В пять, описывая свой сон, говорит: «красиво, как в рекламе», и это требует ответа на вопрос: почему в рекламе всё «красивее», чем в жизни?
А в сказке про «Машу и Медведя» считает самым важным узнать, с чем именно Маша испекла свои маскировочные пирожки?
Пол, насилие и религия
Первая проблема, которая её беспокоит – насилие и его связь с разделением на «мужское» и «женское».
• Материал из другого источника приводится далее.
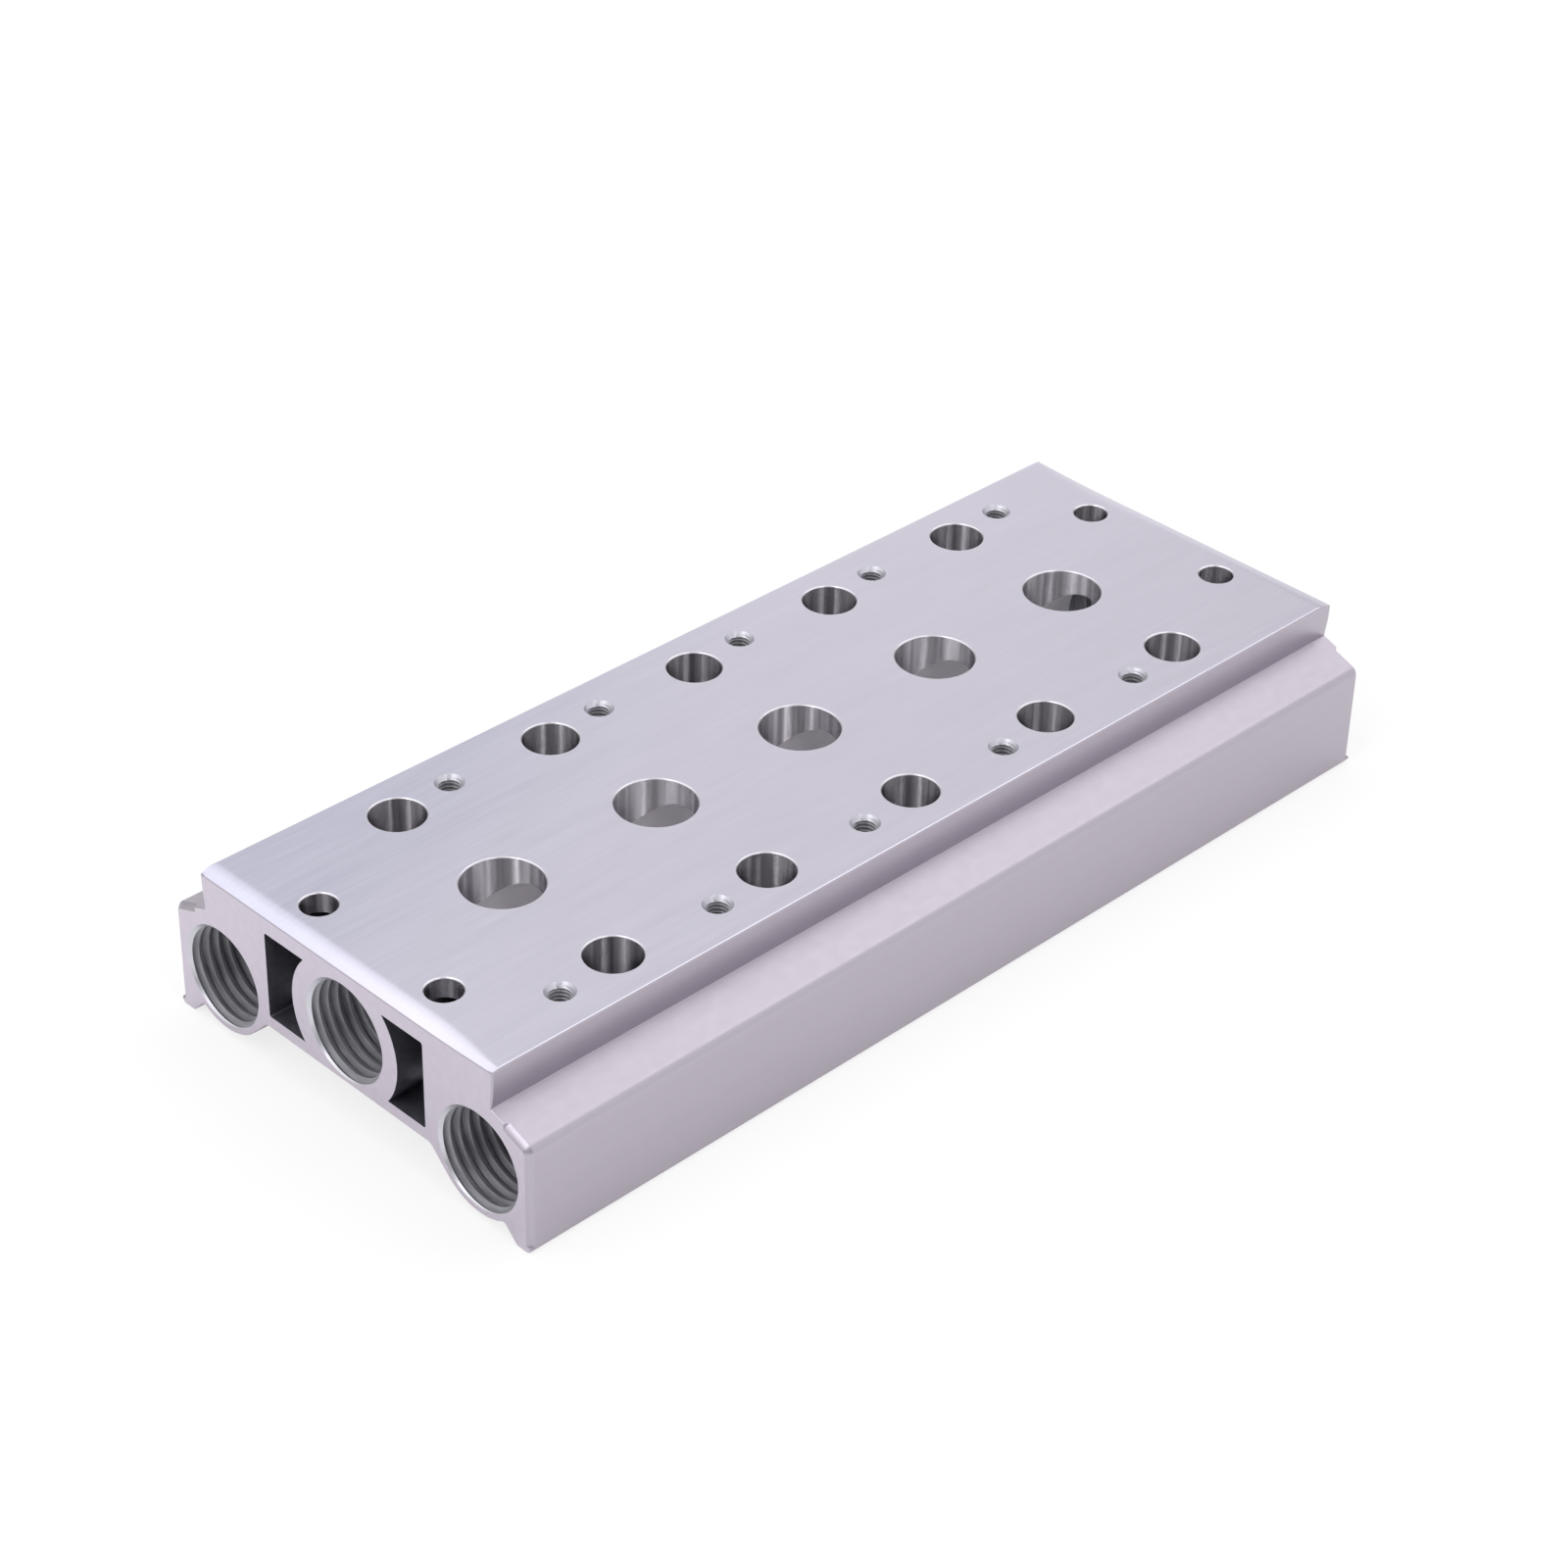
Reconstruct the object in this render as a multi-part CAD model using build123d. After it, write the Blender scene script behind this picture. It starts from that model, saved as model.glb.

«Кошка и корова это женские и травоядные животные, а собака и бык – хищные и мужские». А вот с «рыбкой» не понятно, какого она пола? Только у женских-травоядных бывает молоко. Только мужские охотятся. Известие о том, что у всех видов есть самцы и самки, воспринимается четырёхлетней девочкой недоверчиво. Тогда приходится вспомнить двуполых улиток и Алёна тут же заключает, что улитки состоят в явном биологическом родстве с бесполыми ангелами, нарисованными в церкви на стенах. Сюда же ей зачисляются и некоторые крылатые насекомые и ребенок делится рецептом: «Если съесть всех божьих коровок, то у самого крылья вырастут, как у ангела». Так ребенок изобретает симпатическую магию.
Противоположный ангелам инфернальный полюс хаоса заселяется «сочертиками», получившимися из сатиров с картины «Спящий Марс» и чёртиков из мультика про Балду. «Сочертики» могут жить только в домах, построенных для них Гауди и покрытых панцирем из битых тарелок, поэтому их родина, судя по фотографиям, находится в Барселоне.
Игра в пластмассовых чудовищ. Утихомиривая тираннозавра, травоядные сначала отдают ему своих умерших, чтобы он живых не трогал, а потом предлагают ему подыскать жену и ребенка. В четыре года девочка уверена: не может быть хищником тот, у кого есть семья.